Delta Air Lines, based in Atlanta, Georgia, the United States, and the world’s largest airline, has reached an agreement with the Air Line Pilots Association and the United States Federal Aviation Administration (FAA) to reinstate the voluntary programme that allows pilots to report openly concerns over safety.
The programme, called the Aviation Safety Action Program (ASAP), was set up with a view to improving flight safety by providing better information about flight operations by identifying and resolving potential flight hazards and human errors. It allows and encourages individual flight crew members to admit mistakes without fear of being punished. The safety data is used to make corrections and educate the persons and groups concerned to prevent recurrence of the same type of event.
In addition to the reinstated ASAP, Delta said it has programmes in place for employees in the dispatch and technical operations sectors as well as safety reporting programmes for flight attendants and ground employees.
The Aviation Safety Action Program has been widely used in the airline industry since 1997. Aviation regulators and safety analysts have said that the programme had contributed to reduction in accident rate.
Delta Air Lines had allowed the Aviation Safety Action Program to lapse in December 2006, following a dispute with pilots over how the programme was administered.
Now, American Airlines, US Airways and Delta’s Comair are the only major United States-based passenger carriers whose pilots do not take part in the ASAP.

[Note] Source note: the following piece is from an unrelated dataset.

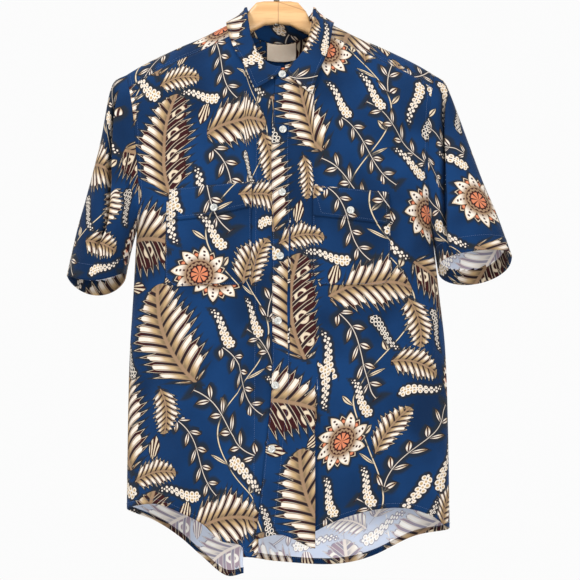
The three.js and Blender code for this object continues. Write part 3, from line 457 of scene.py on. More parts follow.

Delta Air Lines and American Airlines, headquartered in Fort Worth, Texas, the United States, had, in December 2008, said they were unable to reach agreements with pilot groups when they suspended their Aviation Safety Action Programs.

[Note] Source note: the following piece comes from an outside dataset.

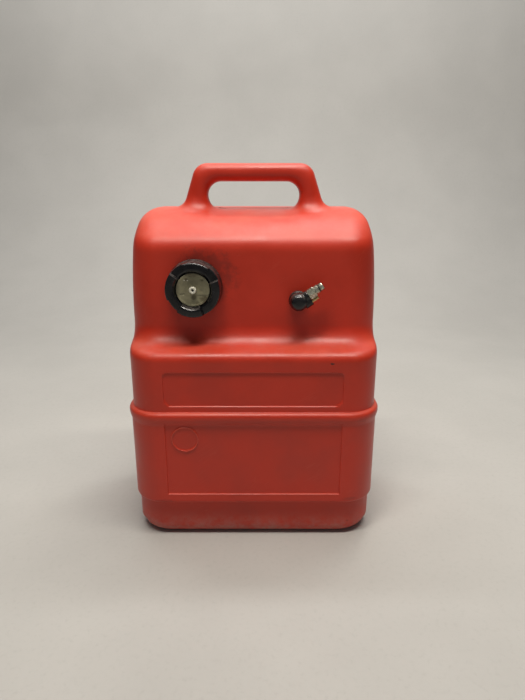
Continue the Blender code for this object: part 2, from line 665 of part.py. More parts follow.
def main():
    red = make_material("red polyethylene", (0.56, 0.03, 0.02), 0.42)
    black = make_material("black nylon", (0.02, 0.02, 0.022), 0.35)
    rubber = make_material("black rubber", (0.03, 0.03, 0.03), 0.7)
    olive = make_material("olive disc", (0.22, 0.20, 0.11), 0.55)
    pale = make_material("pale nylon", (0.75, 0.72, 0.62), 0.4)
    steel = make_material("plated steel", (0.55, 0.55, 0.5), 0.3, 1.0)
    brass = make_material("brass", (0.6, 0.42, 0.16), 0.35, 1.0)
    gauze = make_material("brass gauze", (0.5, 0.38, 0.2), 0.5, 1.0)
    make_tank(red)
    make_cap_shell(black)
    make_cap_fittings(rubber, olive, pale, steel, black)
    make_bushing(black, rubber)
    make_elbow(black, rubber)
    make_nipple(steel, brass, rubber)
    make_pickup(black, steel, gauze)
    for item in PARTS.objects:
        smooth(item)


main()
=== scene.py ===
"""Upright portable fuel tank: moulded skin, fittings, finishes and a studio stage.

Laid out as a Blender add-on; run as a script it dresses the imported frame.
Metres, +Z up, the front faces -Y.
"""
import json
import math

import bmesh
import bpy
import numpy as np
from bpy.props import FloatProperty, FloatVectorProperty, IntProperty, PointerProperty
from mathutils import Matrix, Vector


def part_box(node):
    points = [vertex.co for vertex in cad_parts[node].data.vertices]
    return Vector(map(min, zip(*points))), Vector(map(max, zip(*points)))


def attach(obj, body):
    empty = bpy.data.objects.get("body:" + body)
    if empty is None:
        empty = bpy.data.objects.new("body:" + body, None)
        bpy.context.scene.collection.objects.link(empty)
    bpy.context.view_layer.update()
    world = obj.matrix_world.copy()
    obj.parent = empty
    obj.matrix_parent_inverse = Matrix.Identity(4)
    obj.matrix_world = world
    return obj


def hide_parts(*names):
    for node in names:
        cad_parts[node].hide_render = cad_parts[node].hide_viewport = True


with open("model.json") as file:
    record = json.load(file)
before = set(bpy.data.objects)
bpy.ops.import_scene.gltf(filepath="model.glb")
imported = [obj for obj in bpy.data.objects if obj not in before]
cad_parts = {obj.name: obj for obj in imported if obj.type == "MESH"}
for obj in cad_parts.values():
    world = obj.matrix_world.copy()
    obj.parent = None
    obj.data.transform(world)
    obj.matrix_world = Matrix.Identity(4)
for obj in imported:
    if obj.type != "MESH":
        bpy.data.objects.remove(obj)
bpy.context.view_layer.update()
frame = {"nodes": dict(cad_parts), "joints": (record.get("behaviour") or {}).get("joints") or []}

bl_info = {
    "name": "Portable Fuel Tank",
    "version": (1, 0, 0),
    "blender": (4, 5, 0),
    "location": "View3D > Sidebar > Fuel Tank",
    "description": "Builds the skin, fittings, finishes and stage of an upright fuel tank",
    "category": "Object",
}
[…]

In a statement, the US Federal Aviation Administration, the agency of the United States Department of Transportation having authority to regulate and oversee all aspects of civil aviation in the US, lauded the agreement reached between Delta Air Lines and the Air Line Pilots Association and also asked US Airways and American Airlines and the labour unions representing the employees of both airlines to resolve their differences and bring back the Aviation Safety Action Program.
The US media quoted United States Transportation Secretary Ray LaHood as saying that “ASAP has proven to be a valuable tool in helping to spot possible safety problems before they become accidents.”

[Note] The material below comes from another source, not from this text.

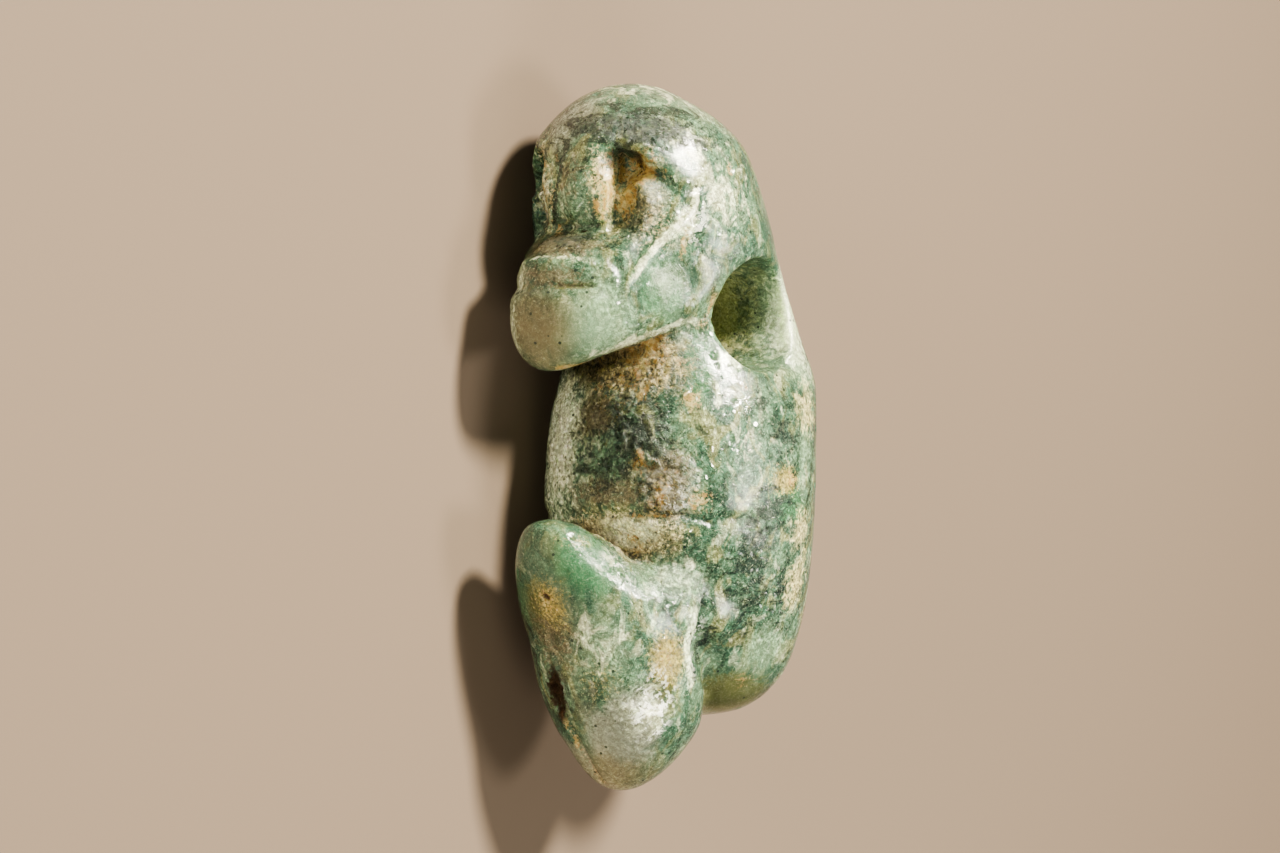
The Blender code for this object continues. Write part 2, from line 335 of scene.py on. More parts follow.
# Each line: path, width, depth at its start and end; a depth below zero raises a ridge
lines = {
    "eyeCorner": (
        ((19.6, 88.6, 8.2), (18.2, 87.6, 9.8), (16.6, 86.3, 11.6), (14.4, 84.9, 13.3)), 0.7, 0.7, 0.25,
    ),
    "eyeScratch": (((18.4, 86.8, 9.4), (16.4, 85.0, 11.6), (14.6, 83.6, 13.2)), 0.45, 0.4, 0.2),
    "farEyeCorner": (((19.6, 88.6, -8.2), (18.2, 87.5, -9.8), (16.6, 86.3, -11.6)), 0.8, 0.7, 0.2),
    "noseRidge": (((21.4, 91.4, 4.6), (22.8, 87.6, 2.4), (23.2, 82.6, 1.2)), 1.6, -0.3, -0.6),
    "upperLip": (
        ((26.6, 75.0, -5.0), (27.8, 75.0, -1.4), (26.8, 75.1, 3.2), (24.1, 74.6, 6.7)), 0.5, -0.3, -0.2,
    ),
    "overLip": (
        ((26.0, 76.6, -5.0), (26.8, 76.7, -1.4), (26.0, 76.8, 3.2), (23.6, 76.2, 7.2)), 0.7, 0.35, 0.25,
    ),
    "mouth": (
        ((27.6, 71.6, 0.5), (27.4, 71.5, 3.7), (26.0, 71.5, 5.6), (24.5, 71.6, 7.2)), 0.32, 0.6, 0.6,
    ),
    "cheekRidge": (
        ((12.0, 83.5, 15.0), (12.8, 81.5, 14.9), (16.6, 77.3, 11.9), (21.7, 71.0, 9.8)), 0.6, -0.6, -0.35,
    ),
    "underCheek": (
        ((12.0, 78.6, 15.2), (15.4, 75.0, 12.6), (19.8, 69.6, 10.8)), 1.0, 0.3, 0.2,
    ),
    "belt": (
        ((13.2, 39.6, -11.0), (16.2, 39.8, -1.0), (15.7, 40.2, 6.7), (12.6, 40.1, 12.8), (9.3, 39.0, 15.4)),
        0.35, 0.6, 0.25,
    ),
    "beltBand": (
        ((12.2, 38.0, -11.0), (15.4, 38.4, -1.0), (15.2, 38.6, 6.7), (12.4, 38.4, 12.6)), 0.8, -0.4, -0.05,
    ),
    "shinLine": (
        ((23.4, 20.5, -2.6), (22.2, 15.6, -2.2), (20.6, 11.8, -1.9), (18.2, 7.7, -1.2), (14.8, 2.6, -0.4)),
        0.5, 0.4, 0.35,
    ),
    "calfCrease": (((6.2, 27.0, 12.2), (4.6, 22.3, 11.4), (3.0, 18.6, 9.6), (1.6, 15.0, 7.4)), 0.8, 0.6, 0.5),
}

# Where the stone was left rough or has weathered: middle, reach, amount
roughPlaces = (
    ((12.0, 61.5, 3.0), (5.0, 5.5, 11.0), 1.0),  # throat
    ((15.2, 51.0, 1.0), (4.0, 8.0, 11.0), 0.75),  # chest
    ((16.0, 13.0, 8.0), (4.0, 7.0, 4.0), 0.3),  # shins
    ((14.0, 44.0, 11.0), (4.0, 5.0, 4.5), 0.9),  # left side, over the belt line
    ((14.0, 36.8, 3.0), (4.5, 3.4, 10.0), 1.0),  # lap
    ((17.8, 87.4, 9.4), (3.0, 2.6, 4.0), 0.7),  # near eye
    ((18.6, 82.4, 9.4), (3.0, 4.6, 3.5), 0.8),  # beside the nose
    ((18.6, 84.4, -9.4), (3.0, 5.0, 4.0), 0.8),  # far eye and cheek
    ((15.0, 93.2, 4.0), (7.0, 2.8, 10.0), 0.7),  # forehead
    ((24.4, 78.2, 0.5), (3.0, 1.6, 6.0), 0.5),  # over the lip
    ((22.0, 36.0, 7.0), (4.0, 2.6, 4.0), 0.45),  # knee's upper edge
    ((21.8, 15.2, -2.2), (2.0, 4.2, 1.8), 1.0),  # brown pit
    ((-8.0, 67.0, 6.0), (5.0, 10.0, 10.0), 0.35),  # in the hole
    ((14.1, 20.0, 11.7), (3.0, 3.4, 3.0), 0.8),  # shin's yellow patch
    ((19.4, 34.0, 9.6), (4.0, 2.6, 3.4), 0.6),  # behind the knee
    ((12.0, 31.0, 11.6), (4.0, 2.4, 3.4), 0.6),  # where the knee meets the hip
    ((15.5, 72.5, 13.4), (3.6, 3.4, 3.0), 0.4),  # jaw
    ((1.5, 39.5, 17.6), (3.0, 2.0, 2.0), 0.5),  # end of the belt line
)


def unit(way):
    way = np.array(way, float)
    return way / np.linalg.norm(way)


def pressDishes(points):
    for middle, way, reach, depth, softness, lean in dishes.values():
        inward = Vector(way).normalized()
        across = Vector((0, 1, 0)).cross(inward).normalized()
        turn = Matrix.Rotation(math.radians(lean), 3, inward)
        axes = np.array([turn @ across, turn @ inward.cross(across), inward])
        local = (toShares(points) - np.array(middle)) @ axes.T / np.array(reach)
        fall = eased((1 - np.linalg.norm(local, axis=1)) / softness)
        points = points + fall[:, None] * np.array(worldWay(*way)) * share(depth)
    return points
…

Steve Dickson, Delta Air Lines’ senior vice president of flight operations, said in a news release: “Safety always will be our highest core value, and programmes like the Aviation Safety Action Program are critical to identifying, understanding and correcting safety events to ensure a safe and reliable work environment and travel experience for our employees and customers.” Delta, Dickson added, was now the largest user of voluntary safety reporting systems, with six programmes covering about 17,000 employees.